Working Time Management
“Does my organisation have the capacity to undertake this new task or project?”
This is one of the common questions that many companies, especially those experiencing strong growth and with limited resources, ask themselves every day.
How do you know if your resources can manage the increasing number of tasks and projects in the days, weeks and months ahead?
Managing under-resourced companies growing at a fast pace, I have learned that the most important point is to know the capabilities of yourself and of your team and then to be able to decide which projects or tasks to execute, which to put on hold and which to abandon altogether.
A way to manage this is situation is by following these two steps:
- Estimate the time every task will take. This must be discussed and agreed with the person or group of people that is going to perform the activity, trying to consider all relevant aspects.
- Measure and register the actual time spent in every job done every day, every hour. It is key to report the spent time frequently and consistently to be accurate. People forget what they did the day before or how much time it took.

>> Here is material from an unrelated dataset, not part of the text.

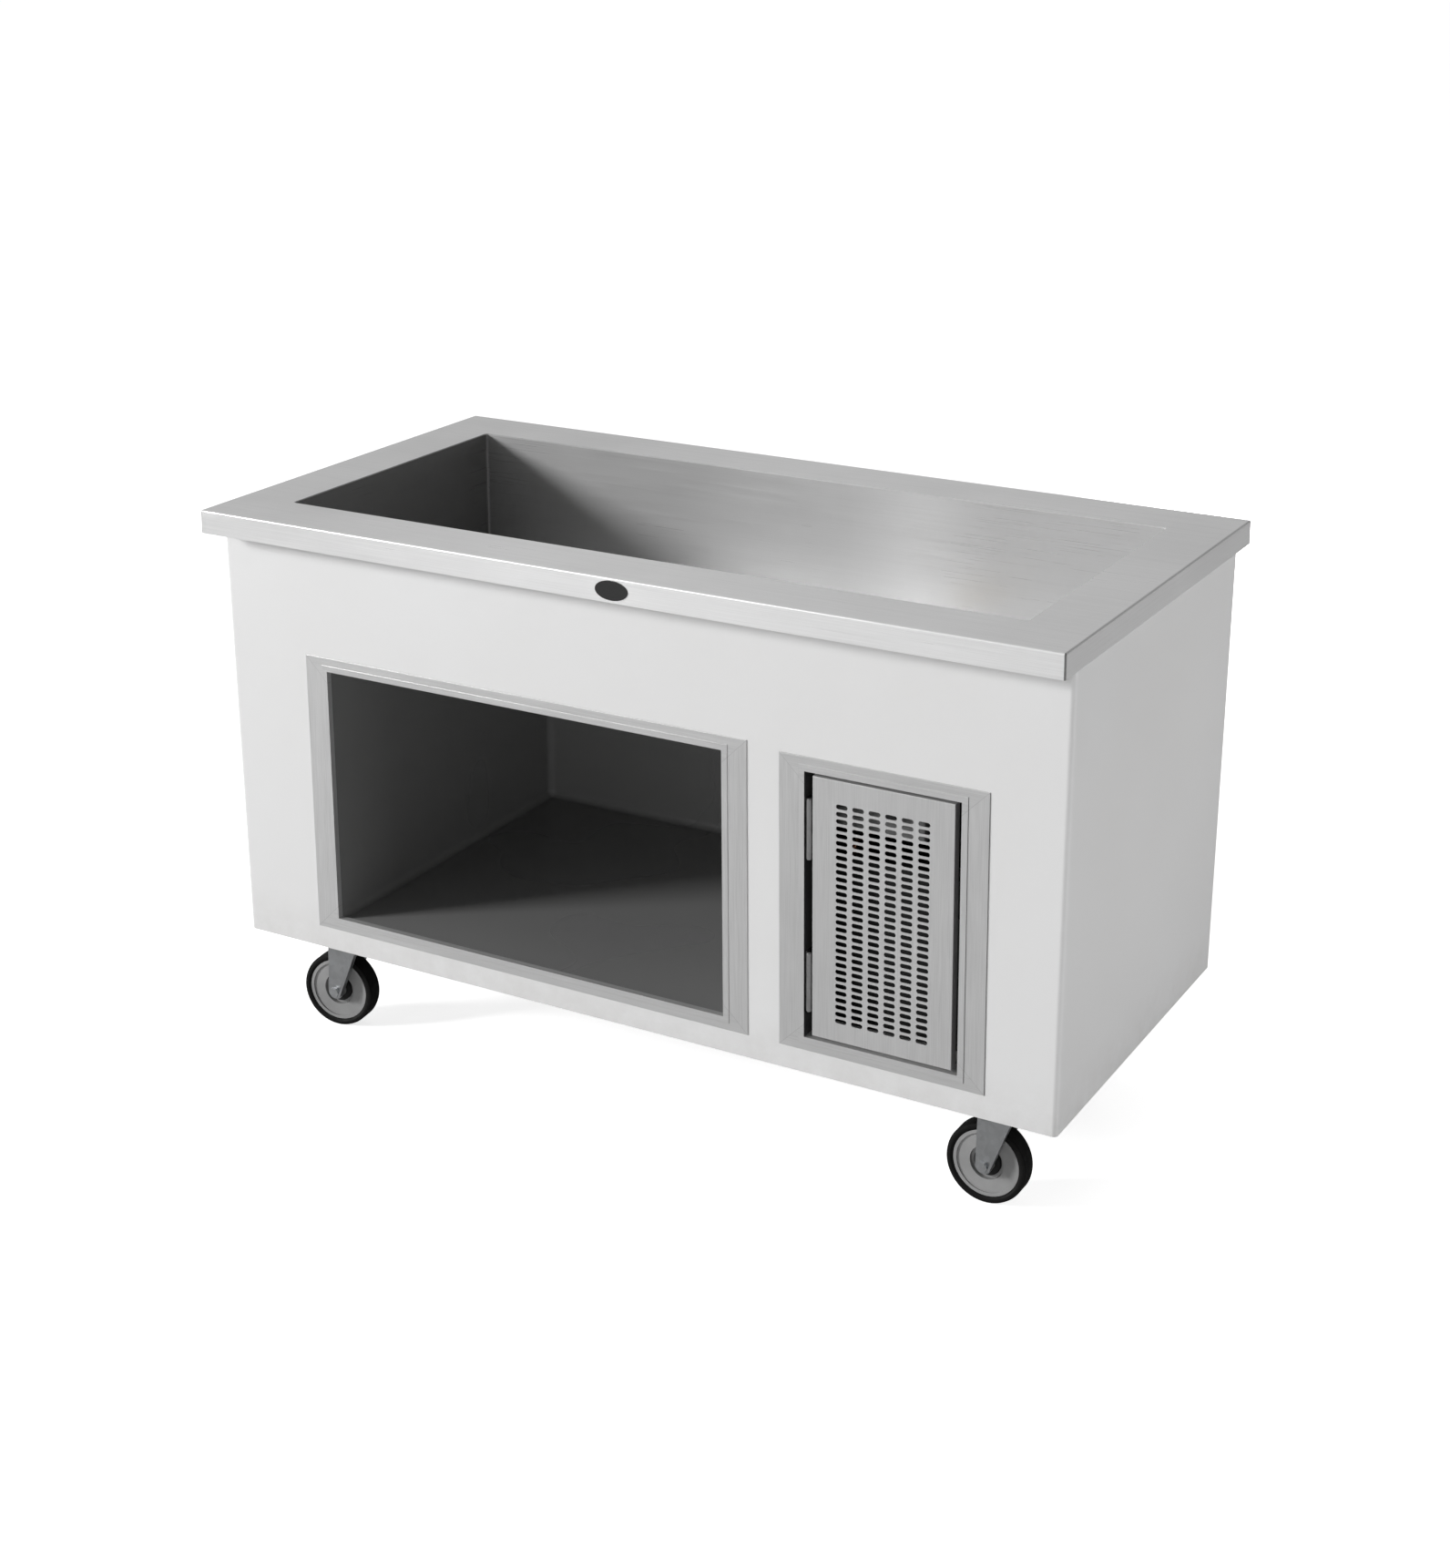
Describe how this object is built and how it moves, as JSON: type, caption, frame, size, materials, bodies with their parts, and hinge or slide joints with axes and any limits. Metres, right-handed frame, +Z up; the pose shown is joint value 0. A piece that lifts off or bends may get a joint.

As Peter Drucker once said, “you can’t manage what you can’t measure.” If all team members register their spent time in any of the activities, tasks and projects that are being pursued, then project managers are immediately aware of such important things as:
- Are we ahead or delayed in the execution of the task?

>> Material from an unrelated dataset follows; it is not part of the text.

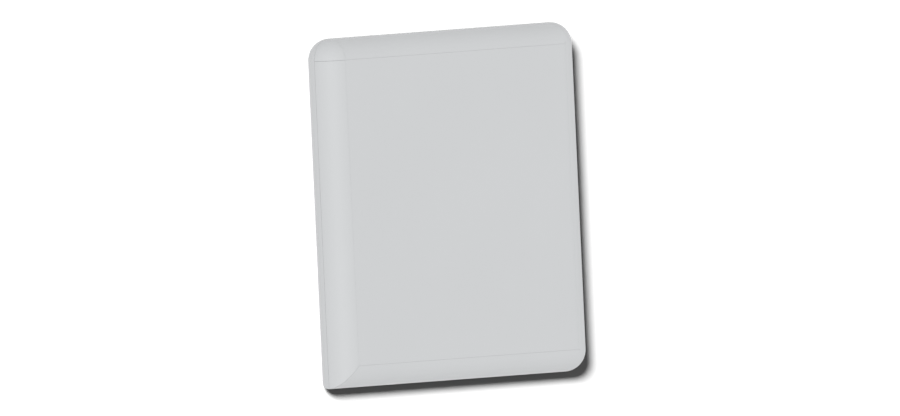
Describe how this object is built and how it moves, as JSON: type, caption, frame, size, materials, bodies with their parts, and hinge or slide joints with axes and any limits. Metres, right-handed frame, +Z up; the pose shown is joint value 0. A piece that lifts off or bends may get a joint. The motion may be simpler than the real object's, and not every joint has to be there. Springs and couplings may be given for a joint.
{
  "type": "security gate",
  "caption": "Slim near-square article-surveillance gate panel with round edges and one mitred corner, hung by a hooked bracket behind, with antenna coils and a rear service door.",
  "frame": {"origin": "middle of the four wall screw holes of the hooked bracket, in the plane of the wall behind the panel", "axes": "+Y out of the back of the panel into the wall, +Z up, +X to the right as the front is faced"},
  "size_m": [0.8, 0.1, 0.8],
  "materials": {
    "moulded_shell": "satin moulded grey plastic with a fine grain",
    "door_plastic": "satin moulded grey plastic with a fine grain",
    "seal_rubber": "matt black seal",
    "fastener_steel": "zinc plated",
    "bond_tape": "white foam tape",
    "frame_plastic": "natural moulded plastic",
    "coil_winding": "varnished winding wire",
    "tray_aluminium": "bare sheet",
    "sink_aluminium": "black anodised",
    "circuit_board": "green solder mask",
    "brass_posts": "turned",
    "black_plastic": "moulded black",
    "gland_plastic": "moulded dark grey",
    "capacitor_film": "dipped film",
    "terminal_plastic": "moulded green",
    "supply_case": "galvanised sheet",
    "bracket_steel": "zinc plated sheet",
    "rocker_plastic": "moulded red",
    "plunger_plastic": "moulded white",
    "lock_chrome": "polished plating",
    "red_wire": "insulated wire",
    "black_wire": "sheathed cable"
  },
  "bodies": {
    "panel": {"front_panel": "moulded_shell", "front_frame": "moulded_shell", "left_edge_strip": "moulded_shell", "corner_cap": "moulded_shell", "parting_gasket": "seal_rubber", "rear_shell": "moulded_shell", "shell_screws": "fastener_steel", "front_bond_tape": "bond_tape", "spacer_posts": "frame_plastic", "upper_coil": "coil_winding", "lower_coil": "coil_winding", "coil_brackets": "frame_plastic", "coil_clamps": "frame_plastic", "clamp_screws": "fastener_steel", "chassis_tray": "tray_aluminium", "tray_screws": "fastener_steel", "main_board": "circuit_board", "board_standoffs": "brass_posts", "board_screws": "fastener_steel", "heat_sink": "sink_aluminium", "power_transistors": "black_plastic", "tuning_capacitors": "capacitor_film", "terminal_block": "terminal_plastic", "toroid_transformer": "coil_winding", "toroid_bolt": "fastener_steel", "power_supply": "supply_case", "fuse_holder": "black_plastic", "alarm_sounder": "black_plastic", "switch_bracket": "bracket_steel", "power_switch": "black_plastic", "rocker_pin": "fastener_steel", "tamper_switch": "black_plastic", "hinge_pins": "fastener_steel", "door_gasket": "seal_rubber", "wall_bracket": "bracket_steel", "panel_cleat": "bracket_steel", "cleat_screws": "fastener_steel", "gland_body": "gland_plastic", "gland_nut": "lock_chrome", "gland_cap": "gland_plastic", "gland_seal": "seal_rubber", "coil_leads": "red_wire", "supply_lead": "black_wire"},
    "door": {"service_door": "door_plastic", "lock_barrel": "lock_chrome"},
    "lock": {"lock_cam": "lock_chrome", "lock_nut": "lock_chrome"},
    "tamper": {"tamper_plunger": "plunger_plastic"},
    "rocker": {"switch_rocker": "rocker_plastic"}
  },
  "joints": [
    {"name": "door_hinge", "type": "hinge", "parent": "panel", "child": "door", "pos_m": [-0.1565, -0.0035, -0.19], "axis": [0, 0, 1], "range_deg": [0, 90]},
    {"name": "lock_turn", "type": "hinge", "parent": "door", "child": "lock", "pos_m": [0.14, -0.01, -0.21], "axis": [0, 1, 0], "range_deg": [0, 90]},
    {"name": "tamper_press", "type": "slide", "parent": "panel", "child": "tamper", "axis": [0, 1, 0], "range_m": [-0.002, 0], "stiffness_N_per_m": 400, "springref_m": 0.002},
    {"name": "switch_rock", "type": "hinge", "parent": "panel", "child": "rocker", "pos_m": [0.126, -0.032, -0.17], "axis": [-1, 0, 0], "range_deg": [0, 16]}
  ]
}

- Was the task/project estimated time correct?
- Are we spending too much time in a task? Does it need improvement or re-engineering?

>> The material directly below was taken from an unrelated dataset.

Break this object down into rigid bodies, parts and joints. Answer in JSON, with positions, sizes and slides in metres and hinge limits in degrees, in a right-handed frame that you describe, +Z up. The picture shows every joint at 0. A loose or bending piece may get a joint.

- Do we have free time to add a new activity, task or project?
- Do we need to reprioritise, put tasks on hold or abandon any of them?
- Do we need more resources to undertake existing or new tasks or projects?
Following this process also helps team members to look back and review their progress, to see what was achieved on a certain date and fulfil the humans’ inherent need for progression and growth. This helps to alleviate any feelings of frustration that employees often suffer from perceiving a lack of progress, overload or lack of direction.
Following this pattern of project or task management has the longer-term benefit of changing employee behaviours. Since everybody becomes more aware of both the limited time available and pre-existing workloads, organisations become intrinsically better at organising and prioritising tasks and projects.